Several of the signalling molecules involved in regulating programmed cell death also modulate inflammasome activation in a cell-intrinsic manner. Necroptosis is typically seen as a back-up that kicks in when apoptosis is prevented; pyroptosis is a fundamental cellular mechanism triggered by the inflammasome in response to a wide spectrum of Pathogen-associated molecular patterns (PAMPs) and danger-associated molecular patterns (DAMPs)

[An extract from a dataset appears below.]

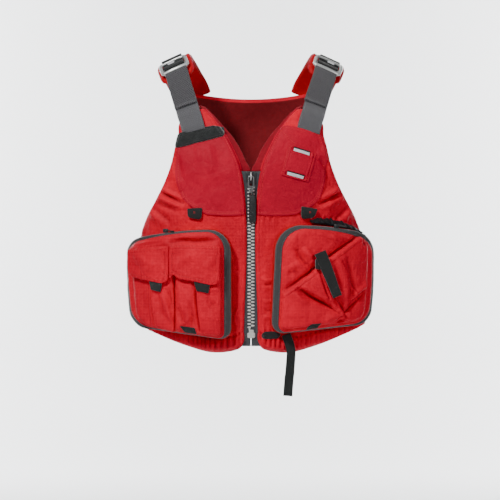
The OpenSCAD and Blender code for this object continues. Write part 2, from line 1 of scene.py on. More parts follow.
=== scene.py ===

[38]. Activation of inflammatory caspases such as caspase-1, caspase-4, caspase-5, and caspase-11 leads to pyroptosis, which relies on gasdermin-D to produce plasma membrane pores
[39]. Due to their limited potential to release IL-1β, the prevalence of pyroptosis in tubular epithelial cells (TECs) has been disputed
[40]. Pyroptosis, characterised by elevated caspase-1 activation and IL-1β production, has been proposed to emerge in kidney tubular cells during renal IRI
[41].
Mice lacking distinct inflammasome components were utilised to establish the inflammasome’s participation in several experimental models of renal damage, but the specific role of intrinsic renal cells in inflammasome activation remains unknown
[42]. Some studies stated that TEC apoptosis and pyroptosis are the key drivers of contrast-induced AKI
[43][44], others did not show TEC apoptosis
[26][45], canonical inflammasome formation in TECs, or IL-1β release from TECs in response to contrast-induced AKI
[26][46]. Necroptosis mediated NLRP3 inflammasome plays a key role in the pathogenesis of lupus nephritis
[47] as well as the transition from AKI to CKD
[48]. Emerging evidence indicates that several signalling mechanisms that had been assumed to be biochemically independent for a long time communicate with one another. Nevertheless, the impact of apoptotic and regulated necrosis signalling molecules on the inflammasome is inconsistent and depends on the cell type and cellular environment. As a result, it is still a long way from understanding how these chemicals lead to altered inflammasome expression across various settings, as well as why these cell death mechanisms have developed to participate in inflammasome activation.